The complex was acquired by merchant Peter Borre in 1751. His property was listed as No. 45 in the new cadastre of 1756. Borre and his business partner Peter Fenger were in 1760 granted a royal privilege to establish a sugar refinery in the complex but the plans were most likely not realized. Borre was instead appointed as manager of the country's newly monopolized tobacco industry in return for 12½ % of the government's incomes from the tobacco trade. The monopoly existed until 1778. Borre's daughter, Birgitte Kirstine Borre (1757-1809), married the merchant Charles August Selbye, a neighbor, on 26 November 1777.

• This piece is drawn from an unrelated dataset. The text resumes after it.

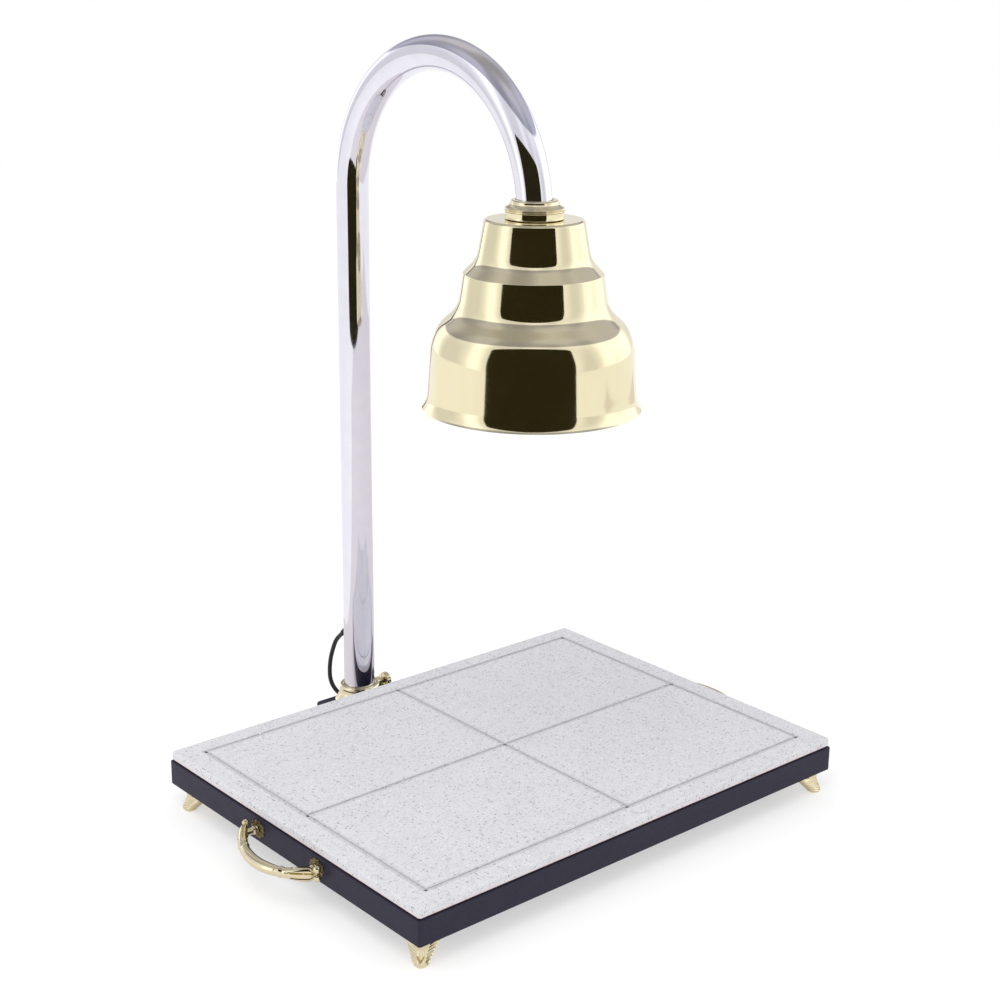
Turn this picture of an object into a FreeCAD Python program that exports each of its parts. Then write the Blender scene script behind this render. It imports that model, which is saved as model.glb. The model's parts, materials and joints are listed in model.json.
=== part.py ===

In 1783, Borre sold the property to director of the Royal Greenland Trading Department Hartvig Marcus Frich. At the time of the 1787 census, Frisch resided in the building with his wife Dorothee Frisch (née Tutein), their two-year-old daughter Henriette Cauline Frisch, his 17-year-old niece Arengoth Sophie Føns, three maids, a male servant, a coachman and a concierge,

Strandgade Artillery Barracks

The property was converted into barracks for the Artillery in 1789. The larger Bådsmandsstræde Barracks opened on a nearby site adjacent to the Christianshavn Rampart in 1836 but the Old Artillery Barracks remained in use until 1923.

Architecture
The complex is bounded by Strandgade to the west, Bådsmandsstræde to the north and Wildersgade to the east, forming the northern part of a block which is completed by Sankt Annæ Gade to the south. The buildings seen today mainly date from 1700, although further alterations took place in 1779. They are built in brick with yellow dressing and tile roofs.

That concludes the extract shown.